What is ATM?
ATM is the abbreviation of Asynchronous Transfer Mode. It is using time-division multiplexing (TDM) for data communications. It is capable of transferring voice, video, and data through private and public networks. ATM is working on a cell-based architecture in place of frame-based architecture. The size of the Asynchronous Transfer Mode cell is fixed to 53 bytes. The Asynchronous Transfer Mode header is 5-byte which is included in the 53-byte cell. The Asynchronous Transfer Mode cells are two different types: The user-network interface (UNI) and the network-network interface (NNI). The small and fixed size of the Asynchronous Transfer Mode cells is perfect real-time traffic like voice and video.
The small and fixed-size cell of Asynchronous Transfer Mode helps easy switching of data between nodes without any further delay. Asynchronous Transfer Mode is the key to the internet bandwidth problem. It creates fixed routes between source and destination before data transfer starts. This makes the record of data usage including billing easier. All subsequent cells follow the same path to the destination.
The Asynchronous Transfer Mode supports both constant and variable rate traffic therefore it can transport multiple types of traffic such as voice, video, data files etc. Asynchronous Transfer Mode provides committed circuits with assured bandwidths and differing requirements to be set up simultaneously. The parameters delay, jitter and error rate on the application is to decide about the Quality of Service (QoS). In the Asynchronous Transfer Mode, we can define two priorities for traffic; High priority and Low priority. Traffic with Low priority will be discarded if there are congestion problems.

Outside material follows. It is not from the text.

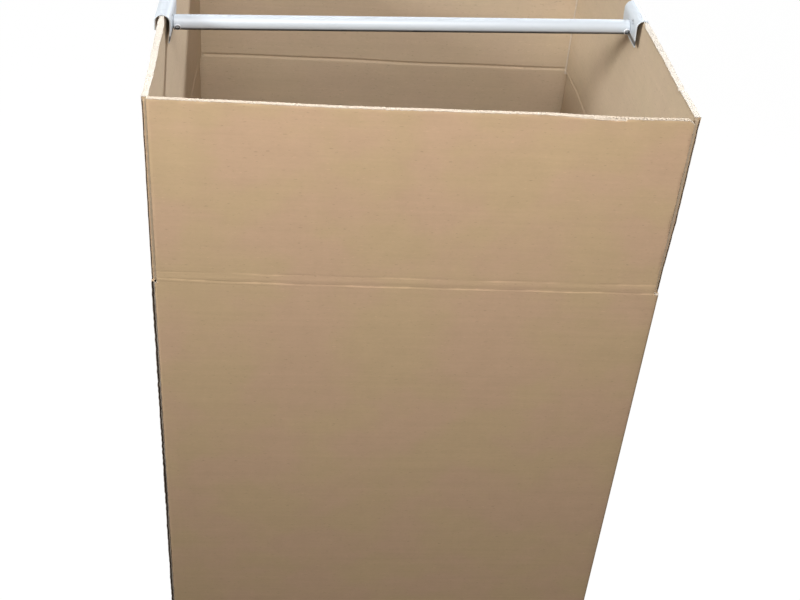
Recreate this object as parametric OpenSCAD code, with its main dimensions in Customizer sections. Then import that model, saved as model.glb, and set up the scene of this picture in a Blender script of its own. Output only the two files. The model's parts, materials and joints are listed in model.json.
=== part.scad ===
// Wardrobe moving carton of corrugated board, standing open, with a steel
// hanging rail hooked over its two side flaps. Millimetres, +Z up, the origin
// on the floor under the middle, the front face towards -Y.

/* [Carton] */
// Outside width, along the rail
carton_w = 510; // [420:5:700]
// Outside depth, front to back
carton_d = 530; // [480:5:700]
// Height of the walls, floor to the top crease
wall_h = 1200; // [600:10:1500]
// Length of the top flaps above the crease
top_flap_l = 194; // [120:2:220]
// Thickness of the board
board_t = 5; // [3:0.5:7]
// Outside radius of a folded edge
fold_r = 3; // [1:0.5:4]
// Width of the slot between two flaps
slot_w = 6; // [5:0.5:12]
// How far a slot is cut past the crease
slot_over = 5.5; // [5.3:0.1:9]

/* [Score lines] */
// Distance between the two lines pressed in the outer liner
score_spread = 9; // [7:0.5:14]
// Width of a pressed line
score_line_w = 2; // [1:0.5:3]
// Depth of a pressed line
score_line_d = 0.4; // [0.2:0.1:0.8]
// Width of the groove pressed inside the fold of a side flap
score_groove_w = 10; // [6:0.5:12]
// Depth of that groove
score_groove_d = 1.8; // [1:0.2:2.4]
// Radius of the groove pressed inside an upright folded corner
corner_groove_r = 1.2; // [0.5:0.1:2]
// Clearance between a flap and its wall on the fold line
hinge_gap = 0.3; // [0.2:0.1:0.6]

/* [Glued lap] */
// Width of the lap glued inside the left wall
lap_w = 40; // [30:5:60]
// Distance from the lap's ends to the creases
lap_inset = 12; // [11:1:30]
// Height over which the lap's ends slope
lap_slope = 10; // [4:1:20]
// Set-back of the left wall's cut edge at the glued corner
cut_edge_inset = 1; // [0.5:0.5:3]

/* [Bottom] */
// Gap along the middle seam of the bottom flaps
seam_gap = 1; // [0.5:0.5:4]
// Width of the closing tape
tape_w = 48; // [36:2:75]
// Thickness of the tape
tape_t = 0.2; // [0.1:0.1:0.4]
// Height of the tape's ends on the side walls
tape_end_h = 70; // [40:5:120]

/* [Rail] */
// Outside diameter of the tube
tube_d = 16; // [12:1:22]
// Wall of the tube
tube_wall = 1.2; // [0.8:0.1:2]
// Depth of the tube's axis below the top of the flaps
rail_drop = 18; // [16:1:30]
// Place of the left bracket, from the front face
left_bracket_at = 216; // [200:2:300]
// Place of the right bracket, from the front face
right_bracket_at = 257; // [200:2:300]

/* [Brackets] */
// Sheet thickness of a bracket
plate_t = 1.5; // [1:0.1:2]
// Inside width of the channel over the flap
channel_gap = 16; // [12:0.5:20]
// Length of a bracket along the flap
bracket_len = 50; // [40:2:90]
// Reach of the inner leg below the top of the flap
inner_leg = 30; // [26:1:45]
// Reach of the outer leg below the top of the flap
outer_leg = 16; // [12:1:25]
// Radius of the legs' lower corners
leg_corner_r = 2; // [1:0.5:5]
// Clearance between the arch and the board's top edge
seat_gap = 0.1; // [0.05:0.05:0.3]
// Length of the spigot inside the tube
spigot_len = 16; // [13:1:30]
// Clearance between the spigot and the tube
spigot_gap = 0.15; // [0.1:0.05:0.3]
// Clearance between the tube's end and the bracket
end_gap = 0.1; // [0.05:0.05:0.5]
// Diameter of the jig hole above the tube
jig_hole_d = 5; // [2:0.5:5]
// Wall between the jig hole and the tube
jig_hole_wall = 0.8; // [0.2:0.1:2]
// Distance of the jig hole in front of the tube's axis
jig_hole_ahead = 13; // [0:1:16]

/* [Rivets] */
// Diameter of a rivet's head
rivet_head_d = 6; // [5:0.5:6.5]
// Height of a rivet's head
rivet_head_h = 1.3; // [0.8:0.1:2]
// Diameter of a rivet's shank
rivet_d = 4; // [3.4:0.2:4.4]
// Hole through a rivet
rivet_bore_d = 3; // [1:0.2:3]
// Depth of a rivet inside the spigot
rivet_reach = 4; // [2:0.5:5]
// Clearance round a rivet
rivet_gap = 0.1; // [0.05:0.05:0.2]
// Distance from the bracket to the rivet
rivet_inset = 3.5; // [3.5:0.5:9]
// Turn of the rivet below the level of the axis
rivet_turn = 30; // [0:5:80]

/* [Wear] */
// Middle of the sag in the front flap's top edge
sag_x = 190; // [150:5:190]
// Length of the sag
sag_len = 100; // [60:5:110]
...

Asynchronous Transfer Mode provides both PVCs and SVCs pipes, but usually, PVCs are mostly used with WANs. Asynchronous Transfer Mode also allows multiple PVCs and SVCs on a single leased-line connection to the network edge. Asynchronous Transfer Mode provides extremely scalable and to support link speeds of T1/E1 including Optical Carrere for faster speed.
Layers in ATM
The ATM uses a logical model to describe the functionality that it supports. ATM functionality corresponds to the physical layer and part of the data link layer of the OSI reference model. The ATM reference model is containing the following layers:
Asynchronous Transfer Mode physical layer manages the medium-dependent transmission. The physical layer is further divided into sub-layers called the physical medium-dependent (PMD) sublayer and the transmission convergence (TC) sublayer. The ATM physical layer has four functions:
- Conversion of cells into a bitstream.
- Control the transmission and reception of bits in the physical medium
- It is responsible to trace the Asynchronous Transfer Mode cell boundaries
- Cells are packaged into the appropriate types of frames for the physical medium
ATM Adaption Layer (AAL)
The Asynchronous Transfer Mode Adaption Layer (AAL) isolates the higher-layer protocols from the details of the ATM processes. The layer also prepares the system for the conversion of user data into ATM cells and segments user data into 48-byte cell payloads.
ATM Layer transmits a user data, switch user data, control congestion in switching, cell header processing including sequential delivery.